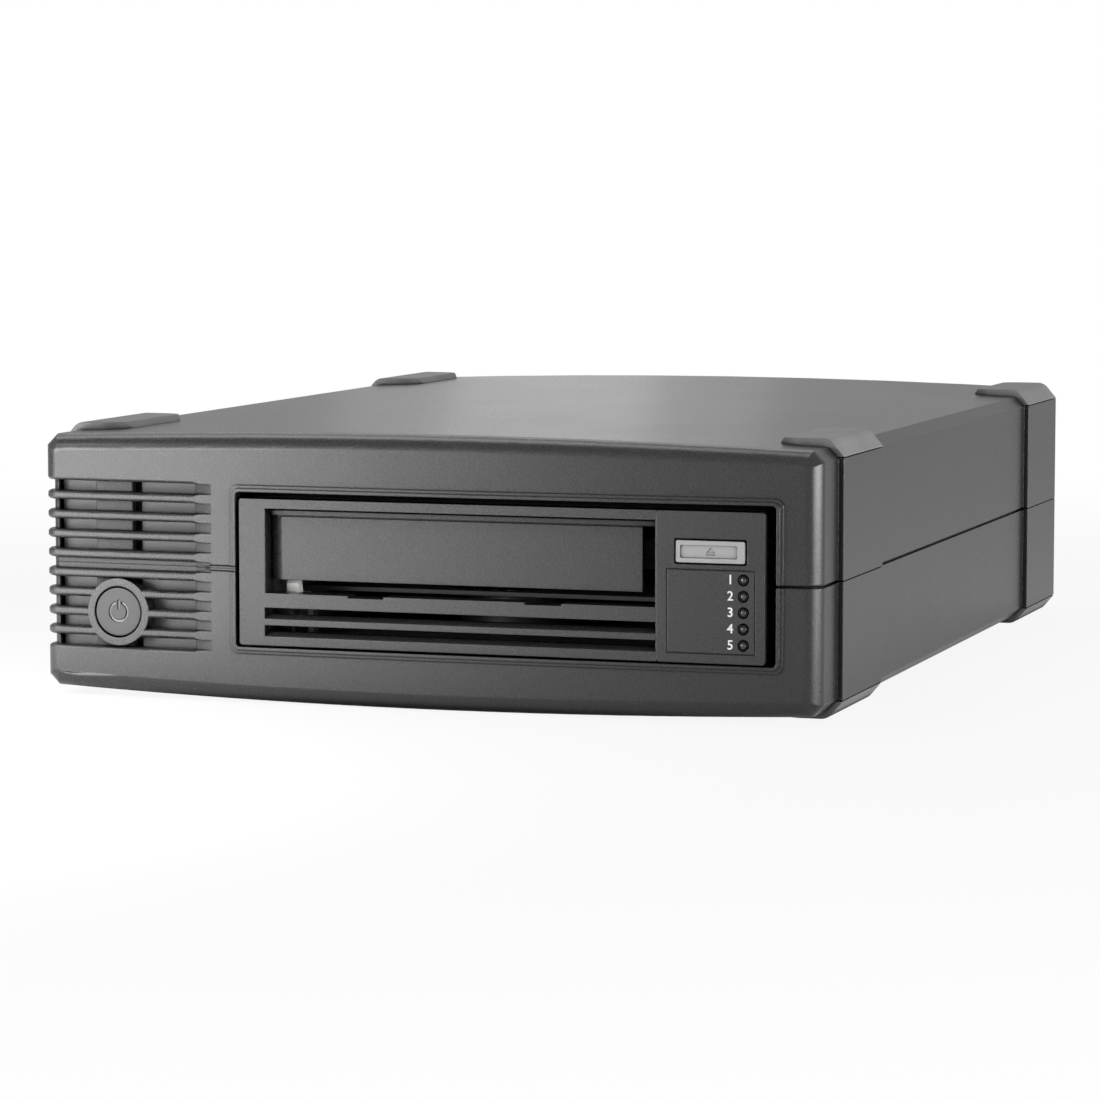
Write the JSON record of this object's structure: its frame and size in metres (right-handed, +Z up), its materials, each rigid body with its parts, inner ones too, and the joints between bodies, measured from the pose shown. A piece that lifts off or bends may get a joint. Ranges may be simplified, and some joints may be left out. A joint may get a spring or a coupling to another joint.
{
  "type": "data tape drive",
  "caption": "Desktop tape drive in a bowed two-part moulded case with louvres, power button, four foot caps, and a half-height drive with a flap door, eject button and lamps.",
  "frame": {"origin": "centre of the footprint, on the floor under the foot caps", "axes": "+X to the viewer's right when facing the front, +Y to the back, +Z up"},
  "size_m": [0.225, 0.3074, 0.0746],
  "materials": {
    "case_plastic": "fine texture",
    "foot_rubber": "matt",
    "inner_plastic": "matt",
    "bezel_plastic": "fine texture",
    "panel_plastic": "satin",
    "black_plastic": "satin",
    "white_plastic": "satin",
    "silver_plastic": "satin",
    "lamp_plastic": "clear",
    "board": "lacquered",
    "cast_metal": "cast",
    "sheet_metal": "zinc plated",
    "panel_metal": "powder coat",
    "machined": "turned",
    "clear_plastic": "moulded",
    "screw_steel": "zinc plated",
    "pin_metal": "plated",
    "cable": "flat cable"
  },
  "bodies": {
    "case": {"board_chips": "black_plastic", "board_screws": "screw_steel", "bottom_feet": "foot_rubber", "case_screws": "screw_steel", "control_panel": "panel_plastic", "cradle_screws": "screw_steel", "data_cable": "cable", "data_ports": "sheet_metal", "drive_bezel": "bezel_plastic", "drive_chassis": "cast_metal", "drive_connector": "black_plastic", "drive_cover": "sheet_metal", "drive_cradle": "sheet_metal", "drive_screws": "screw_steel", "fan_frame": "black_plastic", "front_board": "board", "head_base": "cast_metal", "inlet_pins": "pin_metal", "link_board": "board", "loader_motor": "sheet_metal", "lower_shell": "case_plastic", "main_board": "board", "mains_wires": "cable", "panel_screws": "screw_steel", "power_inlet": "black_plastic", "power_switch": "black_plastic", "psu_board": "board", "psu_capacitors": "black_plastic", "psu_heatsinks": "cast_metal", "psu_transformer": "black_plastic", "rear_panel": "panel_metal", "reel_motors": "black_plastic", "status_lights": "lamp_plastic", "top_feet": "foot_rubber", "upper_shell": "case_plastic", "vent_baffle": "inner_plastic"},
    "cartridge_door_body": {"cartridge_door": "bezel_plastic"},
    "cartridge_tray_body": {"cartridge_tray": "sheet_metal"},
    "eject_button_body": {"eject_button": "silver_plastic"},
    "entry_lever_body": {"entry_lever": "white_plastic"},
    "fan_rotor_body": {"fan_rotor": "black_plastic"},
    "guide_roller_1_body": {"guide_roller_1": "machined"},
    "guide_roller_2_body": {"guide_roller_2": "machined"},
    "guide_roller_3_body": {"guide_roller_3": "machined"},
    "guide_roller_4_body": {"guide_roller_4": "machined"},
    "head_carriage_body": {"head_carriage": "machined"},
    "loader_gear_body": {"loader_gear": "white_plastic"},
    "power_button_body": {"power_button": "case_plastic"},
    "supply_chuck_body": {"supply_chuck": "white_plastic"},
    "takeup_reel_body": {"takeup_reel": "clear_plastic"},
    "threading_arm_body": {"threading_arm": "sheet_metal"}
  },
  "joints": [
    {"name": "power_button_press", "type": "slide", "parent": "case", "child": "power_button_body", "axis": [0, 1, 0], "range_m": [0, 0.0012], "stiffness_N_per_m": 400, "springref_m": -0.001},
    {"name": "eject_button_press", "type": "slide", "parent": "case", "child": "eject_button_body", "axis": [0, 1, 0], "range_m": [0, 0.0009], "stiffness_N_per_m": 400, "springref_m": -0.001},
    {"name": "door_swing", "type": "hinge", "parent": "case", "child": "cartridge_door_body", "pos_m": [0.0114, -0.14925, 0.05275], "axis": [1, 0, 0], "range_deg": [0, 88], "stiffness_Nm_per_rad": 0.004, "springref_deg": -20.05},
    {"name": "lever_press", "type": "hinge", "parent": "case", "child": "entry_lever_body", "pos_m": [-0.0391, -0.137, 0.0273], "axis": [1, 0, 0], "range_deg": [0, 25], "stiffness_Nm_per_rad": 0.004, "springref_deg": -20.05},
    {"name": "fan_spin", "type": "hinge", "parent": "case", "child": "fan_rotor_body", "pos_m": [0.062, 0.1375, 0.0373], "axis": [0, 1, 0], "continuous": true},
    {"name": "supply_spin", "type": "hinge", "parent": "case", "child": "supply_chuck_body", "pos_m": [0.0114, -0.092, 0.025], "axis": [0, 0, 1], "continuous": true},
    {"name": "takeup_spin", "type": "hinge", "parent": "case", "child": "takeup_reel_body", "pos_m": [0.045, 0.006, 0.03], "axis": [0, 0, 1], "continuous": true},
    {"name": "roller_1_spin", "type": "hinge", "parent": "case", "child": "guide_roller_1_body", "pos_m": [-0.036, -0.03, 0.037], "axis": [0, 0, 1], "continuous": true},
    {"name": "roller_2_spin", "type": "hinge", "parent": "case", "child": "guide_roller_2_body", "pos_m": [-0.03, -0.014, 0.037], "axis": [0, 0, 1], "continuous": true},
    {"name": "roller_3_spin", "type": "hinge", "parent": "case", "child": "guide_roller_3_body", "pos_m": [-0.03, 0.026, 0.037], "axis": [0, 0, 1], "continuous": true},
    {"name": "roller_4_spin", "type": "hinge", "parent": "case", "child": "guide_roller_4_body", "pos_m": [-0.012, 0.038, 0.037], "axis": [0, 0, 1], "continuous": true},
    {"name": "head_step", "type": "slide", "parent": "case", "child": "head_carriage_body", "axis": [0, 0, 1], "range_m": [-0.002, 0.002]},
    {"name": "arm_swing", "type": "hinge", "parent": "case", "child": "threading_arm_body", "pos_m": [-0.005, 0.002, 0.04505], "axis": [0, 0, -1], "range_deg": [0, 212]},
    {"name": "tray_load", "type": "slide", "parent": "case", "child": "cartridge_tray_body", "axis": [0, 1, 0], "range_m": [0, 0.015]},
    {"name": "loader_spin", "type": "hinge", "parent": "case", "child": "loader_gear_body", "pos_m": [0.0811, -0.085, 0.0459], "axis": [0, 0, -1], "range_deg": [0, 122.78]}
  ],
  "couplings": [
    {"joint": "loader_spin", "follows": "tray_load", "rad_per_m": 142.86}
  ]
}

========

All of the lines above need to be given again exactly.

§ Output for this task:
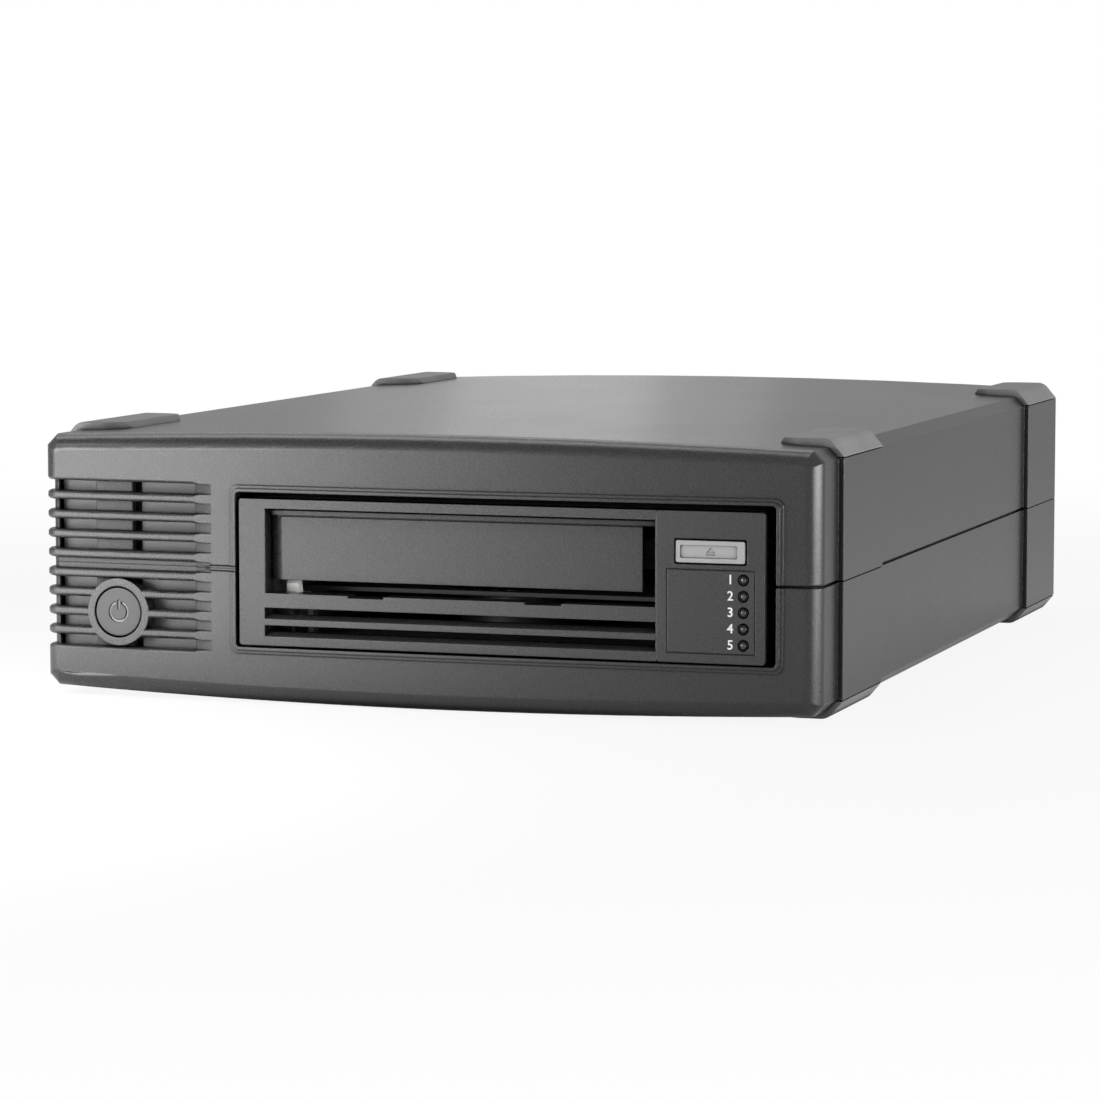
Write the JSON record of this object's structure: its frame and size in metres (right-handed, +Z up), its materials, each rigid body with its parts, inner ones too, and the joints between bodies, measured from the pose shown. A piece that lifts off or bends may get a joint. Ranges may be simplified, and some joints may be left out. A joint may get a spring or a coupling to another joint.
{
  "type": "data tape drive",
  "caption": "Desktop tape drive in a bowed two-part moulded case with louvres, power button, four foot caps, and a half-height drive with a flap door, eject button and lamps.",
  "frame": {"origin": "centre of the footprint, on the floor under the foot caps", "axes": "+X to the viewer's right when facing the front, +Y to the back, +Z up"},
  "size_m": [0.225, 0.3074, 0.0746],
  "materials": {
    "case_plastic": "fine texture",
    "foot_rubber": "matt",
    "inner_plastic": "matt",
    "bezel_plastic": "fine texture",
    "panel_plastic": "satin",
    "black_plastic": "satin",
    "white_plastic": "satin",
    "silver_plastic": "satin",
    "lamp_plastic": "clear",
    "board": "lacquered",
    "cast_metal": "cast",
    "sheet_metal": "zinc plated",
    "panel_metal": "powder coat",
    "machined": "turned",
    "clear_plastic": "moulded",
    "screw_steel": "zinc plated",
    "pin_metal": "plated",
    "cable": "flat cable"
  },
  "bodies": {
    "case": {"board_chips": "black_plastic", "board_screws": "screw_steel", "bottom_feet": "foot_rubber", "case_screws": "screw_steel", "control_panel": "panel_plastic", "cradle_screws": "screw_steel", "data_cable": "cable", "data_ports": "sheet_metal", "drive_bezel": "bezel_plastic", "drive_chassis": "cast_metal", "drive_connector": "black_plastic", "drive_cover": "sheet_metal", "drive_cradle": "sheet_metal", "drive_screws": "screw_steel", "fan_frame": "black_plastic", "front_board": "board", "head_base": "cast_metal", "inlet_pins": "pin_metal", "link_board": "board", "loader_motor": "sheet_metal", "lower_shell": "case_plastic", "main_board": "board", "mains_wires": "cable", "panel_screws": "screw_steel", "power_inlet": "black_plastic", "power_switch": "black_plastic", "psu_board": "board", "psu_capacitors": "black_plastic", "psu_heatsinks": "cast_metal", "psu_transformer": "black_plastic", "rear_panel": "panel_metal", "reel_motors": "black_plastic", "status_lights": "lamp_plastic", "top_feet": "foot_rubber", "upper_shell": "case_plastic", "vent_baffle": "inner_plastic"},
    "cartridge_door_body": {"cartridge_door": "bezel_plastic"},
    "cartridge_tray_body": {"cartridge_tray": "sheet_metal"},
    "eject_button_body": {"eject_button": "silver_plastic"},
    "entry_lever_body": {"entry_lever": "white_plastic"},
    "fan_rotor_body": {"fan_rotor": "black_plastic"},
    "guide_roller_1_body": {"guide_roller_1": "machined"},
    "guide_roller_2_body": {"guide_roller_2": "machined"},
    "guide_roller_3_body": {"guide_roller_3": "machined"},
    "guide_roller_4_body": {"guide_roller_4": "machined"},
    "head_carriage_body": {"head_carriage": "machined"},
    "loader_gear_body": {"loader_gear": "white_plastic"},
    "power_button_body": {"power_button": "case_plastic"},
    "supply_chuck_body": {"supply_chuck": "white_plastic"},
    "takeup_reel_body": {"takeup_reel": "clear_plastic"},
    "threading_arm_body": {"threading_arm": "sheet_metal"}
  },
  "joints": [
    {"name": "power_button_press", "type": "slide", "parent": "case", "child": "power_button_body", "axis": [0, 1, 0], "range_m": [0, 0.0012], "stiffness_N_per_m": 400, "springref_m": -0.001},
    {"name": "eject_button_press", "type": "slide", "parent": "case", "child": "eject_button_body", "axis": [0, 1, 0], "range_m": [0, 0.0009], "stiffness_N_per_m": 400, "springref_m": -0.001},
    {"name": "door_swing", "type": "hinge", "parent": "case", "child": "cartridge_door_body", "pos_m": [0.0114, -0.14925, 0.05275], "axis": [1, 0, 0], "range_deg": [0, 88], "stiffness_Nm_per_rad": 0.004, "springref_deg": -20.05},
    {"name": "lever_press", "type": "hinge", "parent": "case", "child": "entry_lever_body", "pos_m": [-0.0391, -0.137, 0.0273], "axis": [1, 0, 0], "range_deg": [0, 25], "stiffness_Nm_per_rad": 0.004, "springref_deg": -20.05},
    {"name": "fan_spin", "type": "hinge", "parent": "case", "child": "fan_rotor_body", "pos_m": [0.062, 0.1375, 0.0373], "axis": [0, 1, 0], "continuous": true},
    {"name": "supply_spin", "type": "hinge", "parent": "case", "child": "supply_chuck_body", "pos_m": [0.0114, -0.092, 0.025], "axis": [0, 0, 1], "continuous": true},
    {"name": "takeup_spin", "type": "hinge", "parent": "case", "child": "takeup_reel_body", "pos_m": [0.045, 0.006, 0.03], "axis": [0, 0, 1], "continuous": true},
    {"name": "roller_1_spin", "type": "hinge", "parent": "case", "child": "guide_roller_1_body", "pos_m": [-0.036, -0.03, 0.037], "axis": [0, 0, 1], "continuous": true},
    {"name": "roller_2_spin", "type": "hinge", "parent": "case", "child": "guide_roller_2_body", "pos_m": [-0.03, -0.014, 0.037], "axis": [0, 0, 1], "continuous": true},
    {"name": "roller_3_spin", "type": "hinge", "parent": "case", "child": "guide_roller_3_body", "pos_m": [-0.03, 0.026, 0.037], "axis": [0, 0, 1], "continuous": true},
    {"name": "roller_4_spin", "type": "hinge", "parent": "case", "child": "guide_roller_4_body", "pos_m": [-0.012, 0.038, 0.037], "axis": [0, 0, 1], "continuous": true},
    {"name": "head_step", "type": "slide", "parent": "case", "child": "head_carriage_body", "axis": [0, 0, 1], "range_m": [-0.002, 0.002]},
    {"name": "arm_swing", "type": "hinge", "parent": "case", "child": "threading_arm_body", "pos_m": [-0.005, 0.002, 0.04505], "axis": [0, 0, -1], "range_deg": [0, 212]},
    {"name": "tray_load", "type": "slide", "parent": "case", "child": "cartridge_tray_body", "axis": [0, 1, 0], "range_m": [0, 0.015]},
    {"name": "loader_spin", "type": "hinge", "parent": "case", "child": "loader_gear_body", "pos_m": [0.0811, -0.085, 0.0459], "axis": [0, 0, -1], "range_deg": [0, 122.78]}
  ],
  "couplings": [
    {"joint": "loader_spin", "follows": "tray_load", "rad_per_m": 142.86}
  ]
}